>> Start PROVIDED DATA

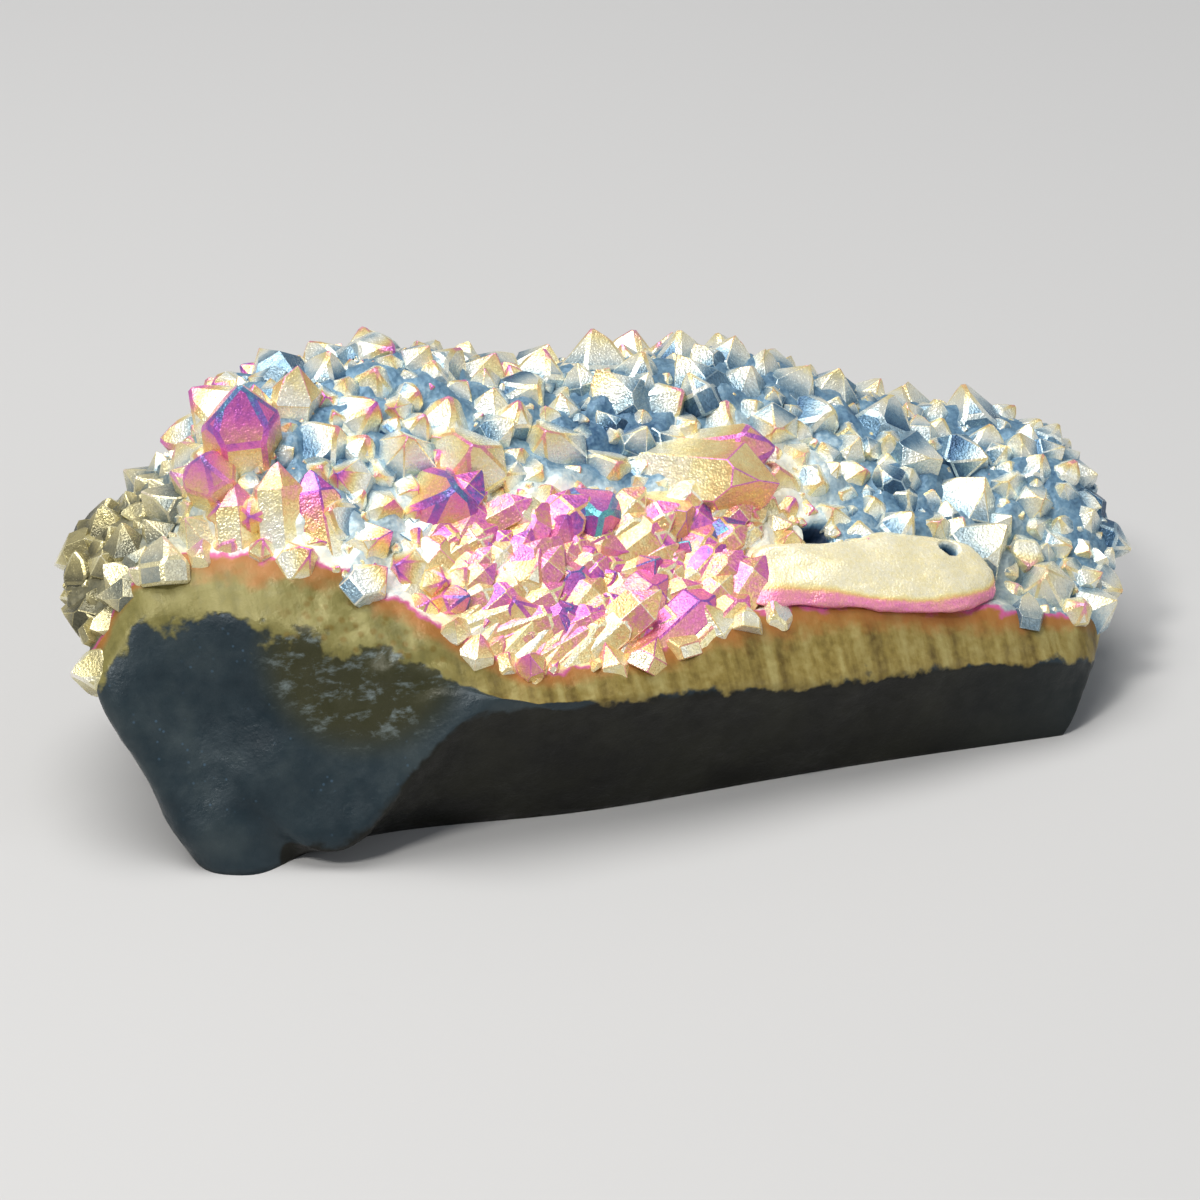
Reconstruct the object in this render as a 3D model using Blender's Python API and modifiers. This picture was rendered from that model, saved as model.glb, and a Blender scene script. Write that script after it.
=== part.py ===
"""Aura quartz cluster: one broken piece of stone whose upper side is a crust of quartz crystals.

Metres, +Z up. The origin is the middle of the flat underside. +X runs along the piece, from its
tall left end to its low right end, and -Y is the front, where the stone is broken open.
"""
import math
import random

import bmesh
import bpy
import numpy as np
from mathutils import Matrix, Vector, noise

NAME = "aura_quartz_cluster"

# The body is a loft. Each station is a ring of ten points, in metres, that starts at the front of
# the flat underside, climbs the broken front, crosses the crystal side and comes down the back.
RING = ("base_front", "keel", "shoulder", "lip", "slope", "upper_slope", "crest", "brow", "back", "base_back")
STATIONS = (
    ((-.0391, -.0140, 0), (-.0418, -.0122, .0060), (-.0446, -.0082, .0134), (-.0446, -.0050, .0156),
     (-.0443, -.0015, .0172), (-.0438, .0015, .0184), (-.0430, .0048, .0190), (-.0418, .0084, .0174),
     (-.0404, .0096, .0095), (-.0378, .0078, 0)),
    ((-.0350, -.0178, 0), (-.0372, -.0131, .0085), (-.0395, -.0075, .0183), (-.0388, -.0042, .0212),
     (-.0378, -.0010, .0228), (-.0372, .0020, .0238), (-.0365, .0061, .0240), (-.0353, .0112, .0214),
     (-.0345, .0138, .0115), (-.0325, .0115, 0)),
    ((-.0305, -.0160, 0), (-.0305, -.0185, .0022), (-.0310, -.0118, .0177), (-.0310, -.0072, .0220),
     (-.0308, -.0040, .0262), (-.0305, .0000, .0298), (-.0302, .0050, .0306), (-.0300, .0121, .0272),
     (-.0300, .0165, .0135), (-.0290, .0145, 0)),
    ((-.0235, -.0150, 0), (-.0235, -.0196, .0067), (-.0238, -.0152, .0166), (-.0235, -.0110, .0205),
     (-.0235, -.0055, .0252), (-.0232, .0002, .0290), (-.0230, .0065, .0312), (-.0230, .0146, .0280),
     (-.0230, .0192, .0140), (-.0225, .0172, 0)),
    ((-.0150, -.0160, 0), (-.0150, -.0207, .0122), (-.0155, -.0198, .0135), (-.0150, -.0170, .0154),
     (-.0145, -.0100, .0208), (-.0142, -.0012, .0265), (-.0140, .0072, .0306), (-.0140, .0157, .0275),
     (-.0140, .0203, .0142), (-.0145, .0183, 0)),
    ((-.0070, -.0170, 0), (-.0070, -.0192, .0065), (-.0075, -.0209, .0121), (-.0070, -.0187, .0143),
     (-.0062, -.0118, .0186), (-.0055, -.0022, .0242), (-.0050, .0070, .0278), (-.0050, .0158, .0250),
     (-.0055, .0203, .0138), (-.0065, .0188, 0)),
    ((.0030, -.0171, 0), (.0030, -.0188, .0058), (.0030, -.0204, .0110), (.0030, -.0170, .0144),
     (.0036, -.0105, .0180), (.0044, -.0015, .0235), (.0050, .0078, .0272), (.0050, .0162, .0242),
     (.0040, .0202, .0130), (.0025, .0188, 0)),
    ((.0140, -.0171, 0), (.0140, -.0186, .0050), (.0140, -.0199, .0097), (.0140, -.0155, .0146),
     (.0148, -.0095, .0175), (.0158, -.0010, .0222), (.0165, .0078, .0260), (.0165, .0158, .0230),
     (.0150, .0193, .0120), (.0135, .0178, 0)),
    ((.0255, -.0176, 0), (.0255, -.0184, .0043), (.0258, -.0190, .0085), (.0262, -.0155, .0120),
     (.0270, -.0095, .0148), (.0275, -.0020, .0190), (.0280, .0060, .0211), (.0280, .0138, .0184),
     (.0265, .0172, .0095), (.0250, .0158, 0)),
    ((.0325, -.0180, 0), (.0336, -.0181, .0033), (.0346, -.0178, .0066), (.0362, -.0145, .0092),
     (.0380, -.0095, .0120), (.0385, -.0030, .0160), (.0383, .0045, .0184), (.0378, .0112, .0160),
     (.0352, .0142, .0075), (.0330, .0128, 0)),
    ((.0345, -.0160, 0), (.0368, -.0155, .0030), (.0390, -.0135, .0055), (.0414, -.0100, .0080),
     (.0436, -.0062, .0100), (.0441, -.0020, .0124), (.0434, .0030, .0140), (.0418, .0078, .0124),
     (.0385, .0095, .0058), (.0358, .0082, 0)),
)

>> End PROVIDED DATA

STATED EXERCISE: Tell how many lines above contain the word "that". Give the number alone.

WRITTEN SOLUTION: 2